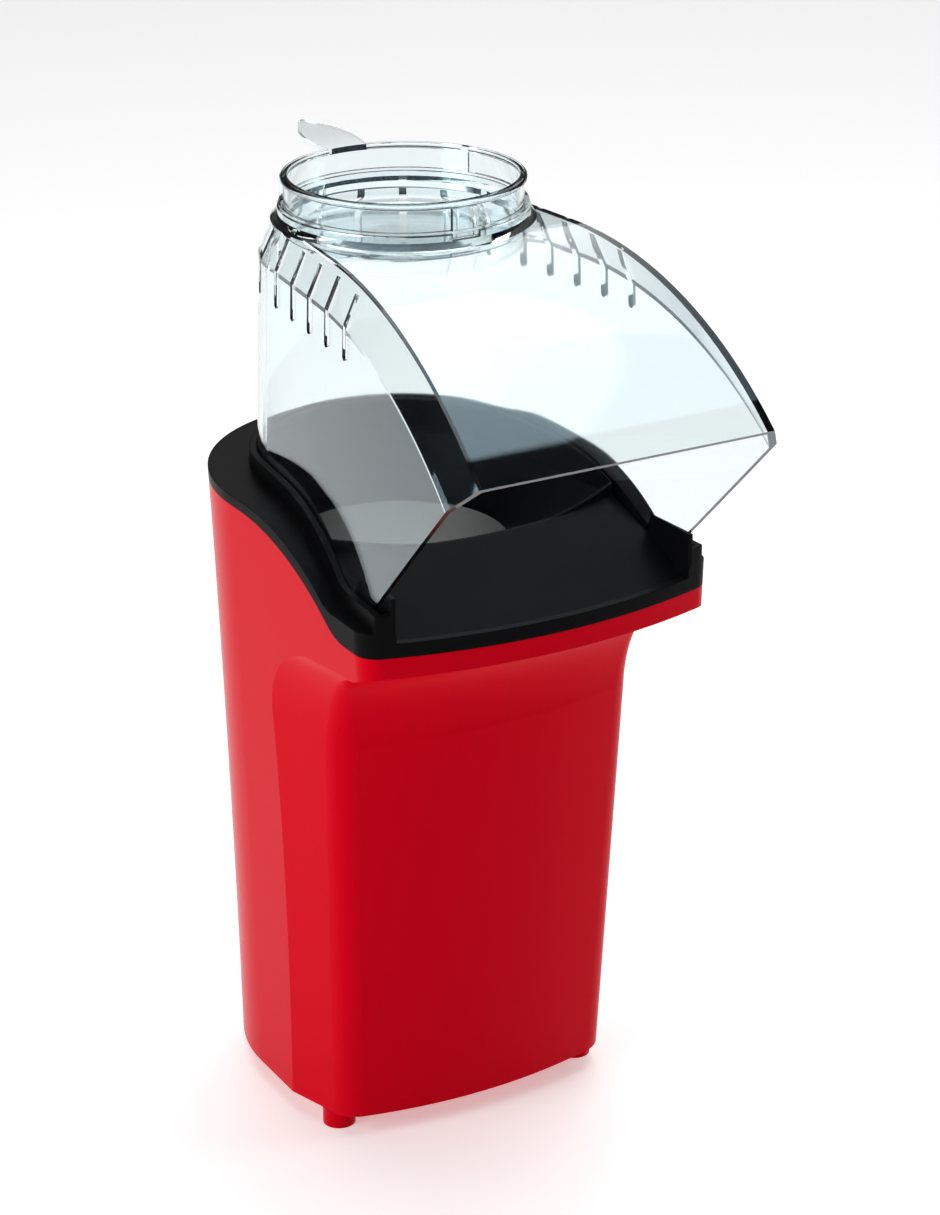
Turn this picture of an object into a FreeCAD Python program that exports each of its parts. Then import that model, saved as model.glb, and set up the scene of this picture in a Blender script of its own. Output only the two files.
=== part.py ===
import FreeCAD, Part
import math
import os
import re

import Sketcher

# Hot-air popcorn maker.  Millimetres, +Z up, feet on Z = 0, front towards -Y.
# Shapes are drawn about the upright axis of the popping chamber and then moved back by
# AXIS_BACK, so that the whole object stands centred on the origin.

SIZES = {
    # heights
    "foot_height": 10.0,
    "seam_height": 283.4,
    "seam_drop": 28.8,
    "seam_start": 11.6,
    "seam_upper_bend": 130.0,
    "seam_lower_bend": 24.0,
    "seam_slope": 36.0,
    "flange_height": 288.0,
    "flange_drop": 22.6,
    "flange_start": 19.0,
    "flange_upper_bend": 113.0,
    "flange_lower_bend": 16.0,
    "flange_slope": 35.0,
    "roof_height": 399.0,
    # body shell
    "head_radius": 83.9,
    "waist_radius": 78.9,
    "bottom_radius": 75.8,
    "waist_height": 150.0,
    "head_depth": 132.5,
    "head_front_radius": 250.0,
    "head_corner": 10.0,
    "panel_depth": 74.5,
    "panel_lean": 11.5,
    "panel_radius": 230.0,
    "panel_corner": 14.0,
    "chamfer_side": 75.8,
    "chamfer_flare": 4.4,
    "chamfer_back": 32.0,
    "chamfer_angle": 17.0,
    "chamfer_untwist": 6.0,
    "cove_height": 195.0,
    "cove_width": 18.0,
    "cove_rise": 38.0,
    "cove_side_width": 12.0,
    "cove_side_rise": 44.0,
    "cove_slope": 23.0,
    "shell_wall": 2.6,
    # trim
    "trim_wall": 2.6,
    "rim_height": 8.0,
    "rim_wall": 3.0,
    "groove_depth": 3.0,
    "groove_gap": 0.4,
    "rim_setback": 62.0,
    "deck_edge_height": 260.8,
    "deck_edge_rim": 3.7,
    "deck_half_width": 69.5,
    "lip_height": 280.1,
    "lip_depth": 80.0,
    "lip_radius": 169.0,
    "bowl_height": 254.0,
    "bowl_wall": 3.2,
    "lip_overlap": 4.0,
    # hood
    "hood_radius": 62.3,
    "hood_flare": 7.0,
    "hood_side_radius": 2400.0,
    "hood_wall": 2.4,
    "hood_draft": 0.03,
    "shoulder_width": 7.0,
    "shoulder_drop": 15.0,
    "roof_bend": 48.0,
    "roof_radius": 200.0,
    "mouth_reach": 184.1,
    "mouth_angle": 45.0,
    "vent_width": 3.4,
    "vent_drop": 30.5,
    "vent_pitch": 18.8,
    "vent_count": 5.0,
    "vent_start": 4.0,
    "vent_top_gap": 3.4,
    "rear_vents": 8.0,
    "rear_vent_angle": 20.5,
    # measuring cap
    "cap_forward": 5.0,
    "rim_radius": 52.0,
    "rim_bead": 2.9,
    "cap_wall": 1.8,
    "cap_stand": 13.3,
    "cap_depth": 26.0,
    "collar_height": 5.0,
    "collar_wall": 2.2,
    "cap_gap": 0.4,
    "tab_length": 42.0,
    "tab_width": 21.0,
    "tab_thickness": 2.4,
    "lug_width": 12.0,
    # popping chamber and heater
    "chamber_radius": 48.0,
    "chamber_wall": 0.8,
    "chamber_bottom": 165.0,
    "chamber_rim": 5.0,
    "louvre_count": 18.0,
    "gasket_thickness": 2.7,
    "housing_radius": 60.0,
    "housing_wall": 0.8,
    "housing_flange": 10.0,
    "housing_bottom": 100.0,
    "mica_thickness": 1.0,
    "mica_height": 54.0,
    "coil_radius": 40.0,
    "coil_wire": 1.5,
    "coil_pitch": 9.0,
    "coil_turns": 5.0,
    "dropper_radius": 22.0,
    # fan
    "fan_wall": 0.8,
    "fan_floor": 60.0,
    "fan_radius": 48.0,
    "fan_blades": 16.0,
    "fan_height": 22.0,
    "inlet_radius": 34.0,
    "fan_gap": 4.0,
    "bush_height": 6.0,
    "bush_radius": 5.0,
    "bracket_reach": 46.0,
    "bracket_thickness": 2.0,
    # motor
    "motor_radius": 18.0,
    "motor_height": 36.0,
    "motor_wall": 1.2,
    "magnet_thickness": 4.0,
    "air_gap": 0.6,
    "shaft_radius": 1.6,
    "shaft_gap": 0.05,
    # fasteners and small parts
    "screw_radius": 1.9,
    "screw_head_radius": 3.6,
    "screw_head": 2.4,
    "boss_radius": 4.4,
    "foot_radius": 7.3,
    "foot_side": 61.5,
    "foot_front": 49.5,
    "foot_rear_side": 48.0,
    "foot_rear": 47.0,
    "cover_thickness": 2.8,
    "cover_gap": 0.3,
    "boss_height": 26.0,
    "rib_length": 16.0,
    "rib_thickness": 2.4,
    "rib_height": 22.0,
    "grille_start": 14.0,
    "grille_length": 28.0,
    "grille_width": 3.2,
    "grille_count": 20.0,
    "cove_screw_side": 74.5,
    "cove_screw_front": 101.0,
    "gland_height": 42.0,
    "gland_radius": 6.5,
    "cord_radius": 3.6,
    "clamp_reach": 9.0,
    "clamp_back": 58.0,
    "board_side": 28.0,
    "board_back": 46.0,
    "board_rise": 6.0,
}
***
# What to produce
Write out all the lines again, exactly as they are.

# Complete response
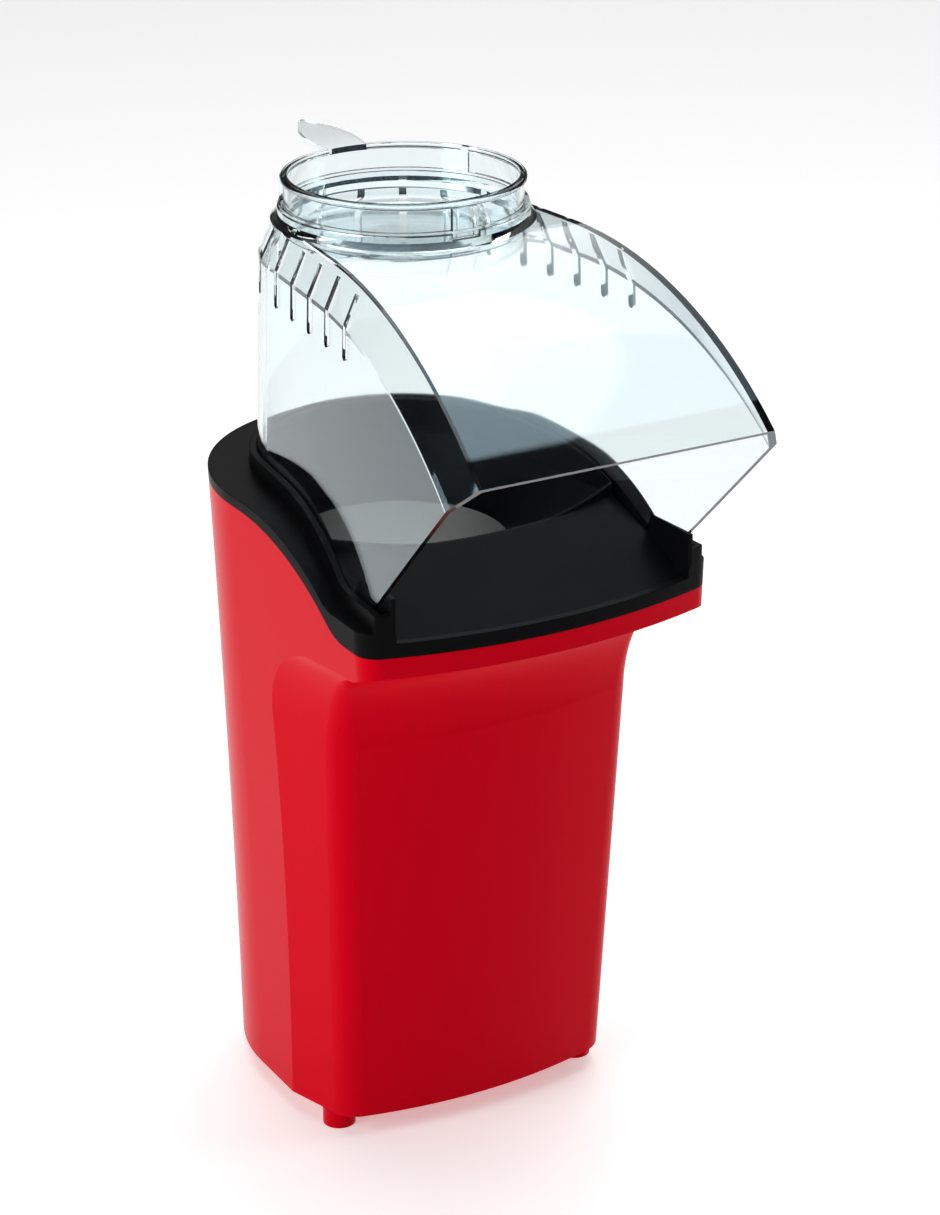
Turn this picture of an object into a FreeCAD Python program that exports each of its parts. Then import that model, saved as model.glb, and set up the scene of this picture in a Blender script of its own. Output only the two files.
=== part.py ===
import FreeCAD, Part
import math
import os
import re

import Sketcher

# Hot-air popcorn maker.  Millimetres, +Z up, feet on Z = 0, front towards -Y.
# Shapes are drawn about the upright axis of the popping chamber and then moved back by
# AXIS_BACK, so that the whole object stands centred on the origin.

SIZES = {
    # heights
    "foot_height": 10.0,
    "seam_height": 283.4,
    "seam_drop": 28.8,
    "seam_start": 11.6,
    "seam_upper_bend": 130.0,
    "seam_lower_bend": 24.0,
    "seam_slope": 36.0,
    "flange_height": 288.0,
    "flange_drop": 22.6,
    "flange_start": 19.0,
    "flange_upper_bend": 113.0,
    "flange_lower_bend": 16.0,
    "flange_slope": 35.0,
    "roof_height": 399.0,
    # body shell
    "head_radius": 83.9,
    "waist_radius": 78.9,
    "bottom_radius": 75.8,
    "waist_height": 150.0,
    "head_depth": 132.5,
    "head_front_radius": 250.0,
    "head_corner": 10.0,
    "panel_depth": 74.5,
    "panel_lean": 11.5,
    "panel_radius": 230.0,
    "panel_corner": 14.0,
    "chamfer_side": 75.8,
    "chamfer_flare": 4.4,
    "chamfer_back": 32.0,
    "chamfer_angle": 17.0,
    "chamfer_untwist": 6.0,
    "cove_height": 195.0,
    "cove_width": 18.0,
    "cove_rise": 38.0,
    "cove_side_width": 12.0,
    "cove_side_rise": 44.0,
    "cove_slope": 23.0,
    "shell_wall": 2.6,
    # trim
    "trim_wall": 2.6,
    "rim_height": 8.0,
    "rim_wall": 3.0,
    "groove_depth": 3.0,
    "groove_gap": 0.4,
    "rim_setback": 62.0,
    "deck_edge_height": 260.8,
    "deck_edge_rim": 3.7,
    "deck_half_width": 69.5,
    "lip_height": 280.1,
    "lip_depth": 80.0,
    "lip_radius": 169.0,
    "bowl_height": 254.0,
    "bowl_wall": 3.2,
    "lip_overlap": 4.0,
    # hood
    "hood_radius": 62.3,
    "hood_flare": 7.0,
    "hood_side_radius": 2400.0,
    "hood_wall": 2.4,
    "hood_draft": 0.03,
    "shoulder_width": 7.0,
    "shoulder_drop": 15.0,
    "roof_bend": 48.0,
    "roof_radius": 200.0,
    "mouth_reach": 184.1,
    "mouth_angle": 45.0,
    "vent_width": 3.4,
    "vent_drop": 30.5,
    "vent_pitch": 18.8,
    "vent_count": 5.0,
    "vent_start": 4.0,
    "vent_top_gap": 3.4,
    "rear_vents": 8.0,
    "rear_vent_angle": 20.5,
    # measuring cap
    "cap_forward": 5.0,
    "rim_radius": 52.0,
    "rim_bead": 2.9,
    "cap_wall": 1.8,
    "cap_stand": 13.3,
    "cap_depth": 26.0,
    "collar_height": 5.0,
    "collar_wall": 2.2,
    "cap_gap": 0.4,
    "tab_length": 42.0,
    "tab_width": 21.0,
    "tab_thickness": 2.4,
    "lug_width": 12.0,
    # popping chamber and heater
    "chamber_radius": 48.0,
    "chamber_wall": 0.8,
    "chamber_bottom": 165.0,
    "chamber_rim": 5.0,
    "louvre_count": 18.0,
    "gasket_thickness": 2.7,
    "housing_radius": 60.0,
    "housing_wall": 0.8,
    "housing_flange": 10.0,
    "housing_bottom": 100.0,
    "mica_thickness": 1.0,
    "mica_height": 54.0,
    "coil_radius": 40.0,
    "coil_wire": 1.5,
    "coil_pitch": 9.0,
    "coil_turns": 5.0,
    "dropper_radius": 22.0,
    # fan
    "fan_wall": 0.8,
    "fan_floor": 60.0,
    "fan_radius": 48.0,
    "fan_blades": 16.0,
    "fan_height": 22.0,
    "inlet_radius": 34.0,
    "fan_gap": 4.0,
    "bush_height": 6.0,
    "bush_radius": 5.0,
    "bracket_reach": 46.0,
    "bracket_thickness": 2.0,
    # motor
    "motor_radius": 18.0,
    "motor_height": 36.0,
    "motor_wall": 1.2,
    "magnet_thickness": 4.0,
    "air_gap": 0.6,
    "shaft_radius": 1.6,
    "shaft_gap": 0.05,
    # fasteners and small parts
    "screw_radius": 1.9,
    "screw_head_radius": 3.6,
    "screw_head": 2.4,
    "boss_radius": 4.4,
    "foot_radius": 7.3,
    "foot_side": 61.5,
    "foot_front": 49.5,
    "foot_rear_side": 48.0,
    "foot_rear": 47.0,
    "cover_thickness": 2.8,
    "cover_gap": 0.3,
    "boss_height": 26.0,
    "rib_length": 16.0,
    "rib_thickness": 2.4,
    "rib_height": 22.0,
    "grille_start": 14.0,
    "grille_length": 28.0,
    "grille_width": 3.2,
    "grille_count": 20.0,
    "cove_screw_side": 74.5,
    "cove_screw_front": 101.0,
    "gland_height": 42.0,
    "gland_radius": 6.5,
    "cord_radius": 3.6,
    "clamp_reach": 9.0,
    "clamp_back": 58.0,
    "board_side": 28.0,
    "board_back": 46.0,
    "board_rise": 6.0,
}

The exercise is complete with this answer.